Directions for this task. Quote exactly the lines spanning from the top of the data below to the line that contains "GUSSETS = [math.radians(a)", including both.

Given records.

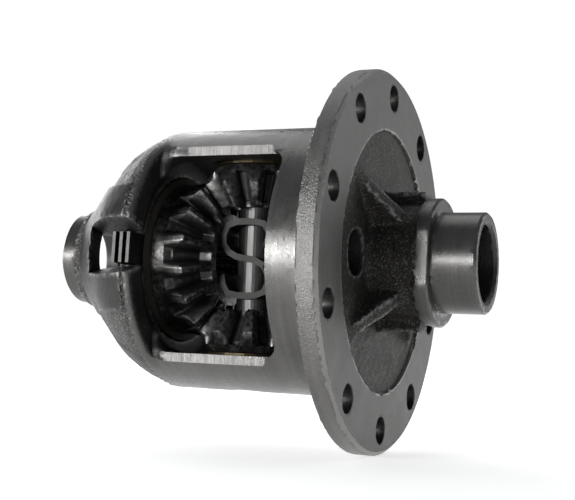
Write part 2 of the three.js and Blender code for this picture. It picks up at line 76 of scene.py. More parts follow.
# Bearing journals, collar and the bore through them.
JOURNAL_R = 22.62
JOURNAL_CHAMFER = 1.0
AXLE_BORE_R = 17.2
AXLE_BORE_CHAMFER = 1.5
AXLE_BORE_START = 60
COLLAR = (77.75, 84.25)
COLLAR_R = 29.0
COLLAR_CHAMFER = (0.6, 0.9)
COLLAR_FILLET = 1.2
COLLAR_FLAT = 25.6
COLLAR_NICK = (76, 80.6)
COLLAR_NICK_HALF = 6
COLLAR_NICK_FLOOR = 26.6

# Dome.
LEFT_SHOULDER = -96.75
HUB_R = 24.5
DOME_SHOULDER = (-93.5, HUB_R + 0.3)
DOME_CONE_START = (-90.0, 26.2)
DOME_BEND = ((-68.0, 48.8), (-59.5, 57.6), (-46.25, 61.3))
DOME_END = (-40.0, 62.0)
FINE_SKIN, FINE_LUMP = 0.16, 4.5
BROAD_SKIN, BROAD_LUMP = 0.22, 17
SINK = 1.3
SINK_ANGLE, SINK_ANGLE_FADE = 54, 5
SINK_START, SINK_FADE = -50, 6
BAND_ANGLE = 52
BAND_START = -66
PAD = (-90.5, -47.0)
PAD_HALF = 29
PAD_RISE = 1.2
PAD_FILLET = 1.8

# Drum, flange and the recess in its face.
DRUM_R = 62.4
DRUM = (-45.4, 51)
DRUM_CHAMFER = (0.5, 0)
FLANGE_FACE = 57.75
FLANGE_BACK = 48.35
FLANGE_CHAMFER = (0.7, 1.7)
RECESS_R = 60.0
RECESS_FLOOR = 56.25
BOLT_CIRCLE_R = 76.2
BOLT_HOLE = (45, 60)
BOLT_HOLE_R = 6.2
BOLT_HOLE_MIDDLE = 53.05
BOLT_HOLE_STRAIGHT = 4.1
BOLTS = [math.radians(124.45 + 36 * i) for i in range(10)]

# Neck, its ledges and its gussets.
NECK_R = 26.2
LEDGE = (52, 77)
LEDGE_R = 31.5
LEDGE_HALF = 5
LEDGE_FILLET = 3
LEDGES = [math.radians(a) + NOTCH_TURN for a in (90, 270)]
GUSSET = (52, 74)
GUSSET_HALF = 3.1
GUSSET_R = 53
GUSSET_FOOT = 57
GUSSET_SLOPE = 1.77
GUSSET_SCALE = 2.03
GUSSET_CREST = 1.2
GUSSET_FILLET = 2.2
RECESS_FILLET = 2.6
GUSSETS = [math.radians(a) for a in (38, 138, 218, 318)]

# Hollow. Lengths from the gear centre along the axle.
CAVITY_R = 49.0
POCKET_R = 40.5
POCKET_START = 39.75
POCKET_FLOOR = 52.75
HUB_BORE_R = 24.0
HUB_BORE_START = -66
INNER_BORE_START = 40
INNER_BORE_RELIEF = 2
CORE_X = (-96, -90, -77, -66)
CORE_R = (19.5, 19.5, 31, 31)
SEAT_R = 26.5
SEAT_HEIGHT = 46
OIL_HOLE = (44, 65)
OIL_HOLE_R = 10.3
OIL_HOLE_PLACE = 38.5
EAR_SLOT_R = 53.0
EAR_SLOT_START = 22
SHAFT_HOLE_R = 9.7
LOCK_HEIGHT = 53.5
LOCK_HOLE = (-70, 15)
LOCK_HOLE_R = 3.3
LOCK_POCKET = (-90, -49.2)
LOCK_POCKET_R = 6.3

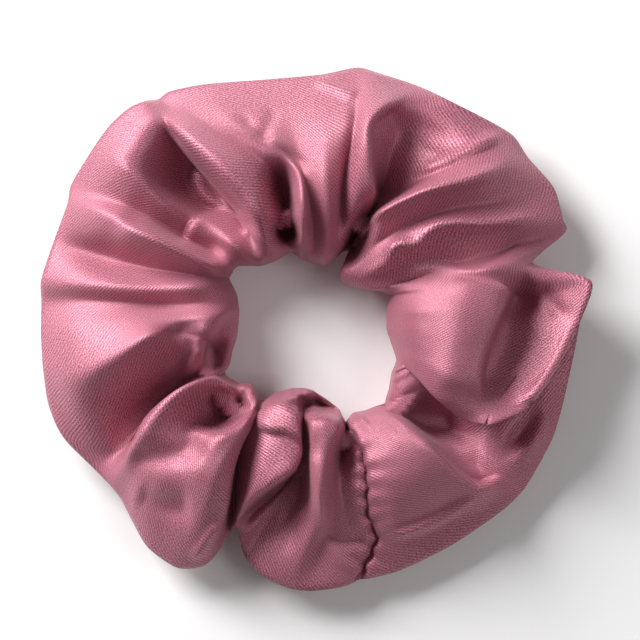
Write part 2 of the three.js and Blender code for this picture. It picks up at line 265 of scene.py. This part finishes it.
def hermite(knots, values, slopes, at):
    """Cubic Hermite curve: at each knot it has the given value and slope, and it is smooth between them."""
    i = np.clip(np.searchsorted(knots, at, side="right") - 1, 0, len(knots) - 2)
    span = (knots[i + 1] - knots[i])[:, None]
    x = (at - knots[i])[:, None] / span
    rise = (2 * x**3 - 3 * x**2 + 1) * values[i] + (3 * x**2 - 2 * x**3) * values[i + 1]
    return rise + ((x**3 - 2 * x**2 + x) * slopes[i] + (x**3 - x**2) * slopes[i + 1]) * span


def evenly(points, count):
    """A smooth curve through the points, cut into count + 1 places an equal length apart."""
    knots = np.concatenate([[0], np.cumsum(np.linalg.norm(np.diff(points, axis=0), axis=1))])
    fine = hermite(knots, points, np.gradient(points, knots, axis=0), np.linspace(0, knots[-1], 400))
    run = np.concatenate([[0], np.cumsum(np.linalg.norm(np.diff(fine, axis=0), axis=1))])
    even = np.linspace(0, run[-1], count + 1)
    return np.stack([np.interp(even, run, fine[:, k]) for k in range(3)], axis=1)


LIP_HEIGHT = 12.4 * MM  # of the cloth where it passes over the elastic
LIP_RUN = 1.4 * MM  # from the edge of the hair opening to that place
EDGE_RISE = 3 * MM  # the folded outer edge stands this much higher than its fold lines' last places


def tube_section(line):
    """
    The tube's closed outline along one fold line: a smooth curve over the line, then straight back under it
    in plan. Its height falls from each edge to the lower layer's as a power of the share of the way.
    """
    line = np.array(line) * MM
    line[-1, 2] += EDGE_RISE
    outwards = line[1, :2] - line[0, :2]
    lip = np.append(line[0, :2] + outwards * LIP_RUN / np.linalg.norm(outwards), LIP_HEIGHT)
    over = evenly(np.vstack([line[:1], lip, line[1:]]), ROWS_OVER)
    share = (0.5 - 0.5 * np.cos(np.pi * np.linspace(0, 1, ROWS_UNDER + 1)))[1:-1, None]
    under = over[-1] + (over[0] - over[-1]) * share
    from_edge = (over[-1, 2] - UNDERSIDE) * (1 - share[:, 0]) ** 6
    from_hole = (over[0, 2] - UNDERSIDE) * share[:, 0] ** 16
    under[:, 2] = UNDERSIDE + from_edge + from_hole
    return np.vstack([over, under])


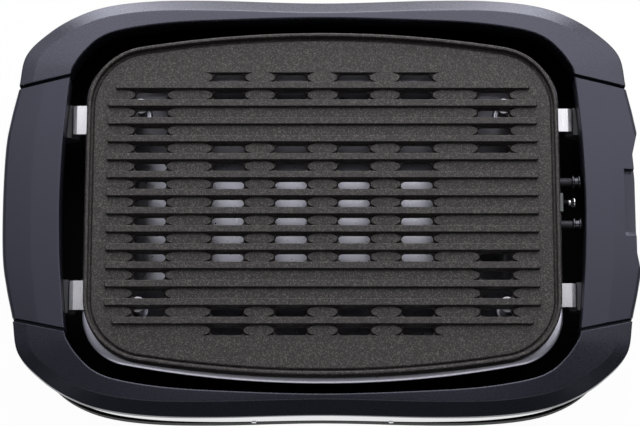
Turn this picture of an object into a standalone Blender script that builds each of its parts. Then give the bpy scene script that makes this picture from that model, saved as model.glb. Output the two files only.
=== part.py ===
"""Indoor electric grill: a moulded base with two rims and two handles, a bright drip pan hung in it on
four lugs, and a cast, ribbed and slotted grill plate that stands in the pan on four legs.

Metres, +Z up. +X runs to the plug side, +Y to the back. The origin lies on the table under the middle.
"""

import math

import bmesh
import bpy
from mathutils import Matrix, Vector

MM = 0.001
TURN = 2 * math.pi

# Clearances
GAP = 0.3 * MM
OVERRUN = 2 * MM
SINK = 0.6 * MM

# The whole body, which drives the rest
BODY_HALF_WIDTH = 240.5 * MM
BODY_HALF_DEPTH = 161.9 * MM
TOP_Z = 92 * MM

# Moulded rims and handles
HANDLE_TOP_WIDTH = 43.3 * MM
RIM_TOP_WIDTH = 16.7 * MM
HANDLE_FALL = 4 * MM
RIM_DIP = 4 * MM
RIM_EDGE_FALL = 13 * MM
SPLIT_DEPTH = 17 * MM
MOULD_WALL = 2.6 * MM
SEAM_GAP = 1.8 * MM
CREASE_WIDTH = 10.5 * MM
RIM_INNER_BAND_FALL = 0.5 * MM
EDGE_ROUND = 0.8 * MM
WELL_LIP_DROP = 5 * MM
RIM_SKIRT_ROOF = 1.2 * MM
HANDLE_SHOULDER = 2.2 * MM
HANDLE_SHOULDER_FALL = 1.8 * MM
HANDLE_SKIRT_DROP = 11 * MM
HANDLE_SKIRT_DRAFT = 0.8 * MM
HANDLE_WALL = 3 * MM

WELL_HALF_WIDTH = BODY_HALF_WIDTH - HANDLE_TOP_WIDTH
WELL_HALF_DEPTH = BODY_HALF_DEPTH - RIM_TOP_WIDTH
HANDLE_EDGE_Z = TOP_Z - HANDLE_FALL
RIM_INNER_LOW_Z = TOP_Z - RIM_DIP
RIM_EDGE_LOW_Z = TOP_Z - RIM_EDGE_FALL
SPLIT_Z = TOP_Z - SPLIT_DEPTH
WELL_LIP_BOTTOM_Z = SPLIT_Z - WELL_LIP_DROP
HANDLE_SKIRT_BOTTOM_Z = SPLIT_Z - HANDLE_SKIRT_DROP

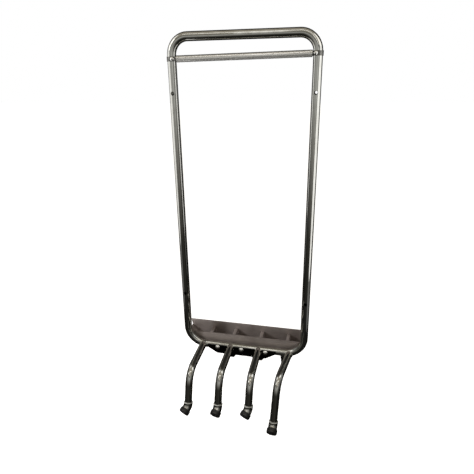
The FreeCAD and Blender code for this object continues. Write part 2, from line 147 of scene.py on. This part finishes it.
for unseen_by in ("visible_camera", "visible_diffuse", "visible_shadow", "visible_transmission"):
    setattr(tent, unseen_by, False)
cloth = bpy.data.materials.new("lit_tent_cloth")
cloth.use_nodes = True
tree = cloth.node_tree
tree.nodes.clear()
spot = node(tree, "TexCoord", {}, {})
height = node(tree, "SeparateXYZ", {}, {"Vector": (spot, "Object")})
shade = banded(tree, height, "Z", TENT_FOOT, TENT_TOP, TENT_BANDS)
front = node(tree, "Math", {"operation": "MULTIPLY", 1: -1.0}, {0: (height, "Y")})
angle = node(tree, "Math", {"operation": "ARCTAN2"}, {0: (height, "X"), 1: (front, "Value")})
degrees = node(tree, "Math", {"operation": "DEGREES"}, {0: (angle, "Value")})
side = banded(tree, degrees, "Value", -180, 180, TENT_SIDES)
woven = node(tree, "VectorMath", {"operation": "MULTIPLY"}, {0: (shade, "Color"), 1: (side, "Color")})
glow = node(tree, "Emission", {"Strength": TENT_GLOW}, {"Color": (woven, "Vector")})
node(tree, "OutputMaterial", {}, {"Surface": (glow, "Emission")})
tent.data.materials.append(cloth)

# The floor is matt white and glows a little, so no horizon shows. Polished parts don't mirror it.
FLOOR_DROP = 0.42
FLOOR_SIDE = 60.0
FLOOR_GLOW = 0.85
bpy.ops.object.select_all(action="DESELECT")
bpy.ops.mesh.primitive_plane_add(size=FLOOR_SIDE, location=(0, 0, cad_box[0][2] - FLOOR_DROP))
floor = bpy.context.object
floor.name = "pale_floor"
floor.visible_glossy = False
paint = bpy.data.materials.new("matt_white_floor")
paint.use_nodes = True
tree = paint.node_tree
tree.nodes.clear()
chalk = node(tree, "BsdfDiffuse", {"Color": linear("F7F7F5")}, {})
glow = node(tree, "Emission", {"Color": linear("FFFFFF"), "Strength": FLOOR_GLOW}, {})
both = node(tree, "AddShader", {}, {0: (chalk, "BSDF"), 1: (glow, "Emission")})
node(tree, "OutputMaterial", {}, {"Surface": (both, "Shader")})
floor.data.materials.append(paint)

# Each panel: name, place, what it faces, width, height, watts, and what it lights. The oval cards beside the
# uprights are seen only in gloss. The tray lamp lights only what is matt and throws the dividers' shadows.
PANELS = (("overhead_strip", (0.1, -1.15, 1.8), (0, 0, -0.3), 2.2, 0.16, 2.4, "all"),
          ("left_panel", (-1.75, -1.25, 1.0), (0, 0, 0.25), 0.3, 1.2, 4.5, "all"),
          ("tray_lamp", (-1.5, -0.75, 0.3), (0.0, 0.03, -0.65), 0.2, 0.2, 32.0, "matt"),
          ("front_strip", (-0.3, -2.0, 1.5), (-0.1, 0, -0.5), 0.42, 1.3, 1.15, "all"),
          ("right_panel", (0.95, -1.9, 1.1), (0.2, 0, 0.2), 0.16, 1.2, 1.5, "all"),
          ("left_card", (-0.42, -0.1, 0.3), (0, -0.1, 0.3), 0.24, 1.1, 0.76, "gloss"),
          ("left_low_card", (-0.42, -0.1, -0.34), (0, -0.1, -0.34), 0.22, 0.5, 0.05, "gloss"),
          ("right_card", (0.42, -0.1, 0.24), (0, -0.1, 0.24), 0.24, 1.25, 1.05, "gloss"),
          ("right_low_card", (0.42, -0.1, -0.42), (0, -0.1, -0.42), 0.22, 0.45, 0.05, "gloss"))
for name, place, faces, width, tall, watts, lights in PANELS:
    light = bpy.data.lights.new(name, "AREA")
    light.shape = "ELLIPSE" if lights == "gloss" else "RECTANGLE"
    light.size = width
    light.size_y = tall
    light.energy = watts
    panel = bpy.data.objects.new(name, light)
    panel.location = place
    panel.rotation_euler = (Vector(faces) - Vector(place)).to_track_quat("-Z", "Y").to_euler()
    panel.visible_camera = False
    panel.visible_diffuse = lights != "gloss"
    panel.visible_glossy = lights != "matt"
    bpy.context.scene.collection.objects.link(panel)

# ---------------------------------------------------------------- tube loop
# One length of 32 mm steel tube bent at four corners and butt-welded into a loop, then nickel-chrome plated.
# Plated tube mirrors its room in long stripes, a little broken by the polishing lines that run round it and
# by handling marks.


def metal(name, colour, roughness):
    """A metal with its average colour and roughness; returns the material, its tree and the shader."""
    made = bpy.data.materials.new(name)
    made.use_nodes = True
    tree = made.node_tree
    tree.nodes.clear()
    settings = {"Metallic": 1.0, "Base Color": linear(colour), "Roughness": roughness}
    shader = node(tree, "BsdfPrincipled", settings, {})
    node(tree, "OutputMaterial", {}, {"Surface": (shader, "BSDF")})
    return made, tree, shader


# Nickel-chrome plate: a near mirror, clouded in patches by handling, with a faint wave left by the polishing.
SMUDGE_MM = 35.0
POLISH_LINE_MM = 0.8           # real lines are finer; this is the finest that shows
POLISH_WAVE_MM = 22.0
chrome, tree, shader = metal("nickel_chrome_plated_tube", "CFCFCB", 0.07)
place = node(tree, "TexCoord", {}, {})
smudge = node(tree, "TexNoise", {"Scale": 1000 / SMUDGE_MM, "Detail": 5.0, "Roughness": 0.6},
              {"Vector": (place, "Object")})
haze = node(tree, "MapRange", {"From Min": 0.42, "From Max": 0.72, "To Min": 0.05, "To Max": 0.2},
            {"Value": (smudge, 0)})
tree.links.new(haze.outputs["Result"], shader.inputs["Roughness"])
aged = node(tree, "Mix", {"data_type": "RGBA", 6: linear("D2D2CE"), 7: linear("A9A79F")}, {0: (smudge, 0)})
tree.links.new(aged.outputs[2], shader.inputs["Base Color"])
lines = node(tree, "TexNoise", {"Scale": 1000 / POLISH_LINE_MM, "Detail": 2.0}, {"Vector": (place, "Object")})
skin = node(tree, "Bump", {"Strength": 0.03, "Distance": 0.0002}, {"Height": (lines, 0)})
wave = node(tree, "TexNoise", {"Scale": 1000 / POLISH_WAVE_MM, "Detail": 1.0}, {"Vector": (place, "Object")})
dents = node(tree, "Bump", {"Strength": 0.08, "Distance": 0.001},
             {"Height": (wave, 0), "Normal": (skin, "Normal")})
tree.links.new(dents.outputs["Normal"], shader.inputs["Normal"])


def wears(finish, *names):
    """Gives CAD pieces their material."""
    for name in names:
        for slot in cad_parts[name].material_slots:
            slot.material = finish


wears(chrome, "frame_loop")

# ---------------------------------------------------------------- hang bar and its clamps
# A 23 mm plated tube held between two cast sleeves that slide on the uprights. Each sleeve has a boss that
# looks a little inward, and a domed screw in it locks the sleeve.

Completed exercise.
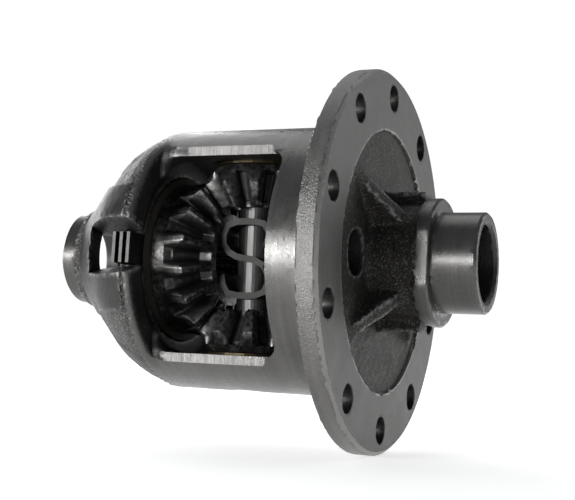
Write part 2 of the three.js and Blender code for this picture. It picks up at line 76 of scene.py. More parts follow.
# Bearing journals, collar and the bore through them.
JOURNAL_R = 22.62
JOURNAL_CHAMFER = 1.0
AXLE_BORE_R = 17.2
AXLE_BORE_CHAMFER = 1.5
AXLE_BORE_START = 60
COLLAR = (77.75, 84.25)
COLLAR_R = 29.0
COLLAR_CHAMFER = (0.6, 0.9)
COLLAR_FILLET = 1.2
COLLAR_FLAT = 25.6
COLLAR_NICK = (76, 80.6)
COLLAR_NICK_HALF = 6
COLLAR_NICK_FLOOR = 26.6

# Dome.
LEFT_SHOULDER = -96.75
HUB_R = 24.5
DOME_SHOULDER = (-93.5, HUB_R + 0.3)
DOME_CONE_START = (-90.0, 26.2)
DOME_BEND = ((-68.0, 48.8), (-59.5, 57.6), (-46.25, 61.3))
DOME_END = (-40.0, 62.0)
FINE_SKIN, FINE_LUMP = 0.16, 4.5
BROAD_SKIN, BROAD_LUMP = 0.22, 17
SINK = 1.3
SINK_ANGLE, SINK_ANGLE_FADE = 54, 5
SINK_START, SINK_FADE = -50, 6
BAND_ANGLE = 52
BAND_START = -66
PAD = (-90.5, -47.0)
PAD_HALF = 29
PAD_RISE = 1.2
PAD_FILLET = 1.8

# Drum, flange and the recess in its face.
DRUM_R = 62.4
DRUM = (-45.4, 51)
DRUM_CHAMFER = (0.5, 0)
FLANGE_FACE = 57.75
FLANGE_BACK = 48.35
FLANGE_CHAMFER = (0.7, 1.7)
RECESS_R = 60.0
RECESS_FLOOR = 56.25
BOLT_CIRCLE_R = 76.2
BOLT_HOLE = (45, 60)
BOLT_HOLE_R = 6.2
BOLT_HOLE_MIDDLE = 53.05
BOLT_HOLE_STRAIGHT = 4.1
BOLTS = [math.radians(124.45 + 36 * i) for i in range(10)]

# Neck, its ledges and its gussets.
NECK_R = 26.2
LEDGE = (52, 77)
LEDGE_R = 31.5
LEDGE_HALF = 5
LEDGE_FILLET = 3
LEDGES = [math.radians(a) + NOTCH_TURN for a in (90, 270)]
GUSSET = (52, 74)
GUSSET_HALF = 3.1
GUSSET_R = 53
GUSSET_FOOT = 57
GUSSET_SLOPE = 1.77
GUSSET_SCALE = 2.03
GUSSET_CREST = 1.2
GUSSET_FILLET = 2.2
RECESS_FILLET = 2.6
GUSSETS = [math.radians(a) for a in (38, 138, 218, 318)]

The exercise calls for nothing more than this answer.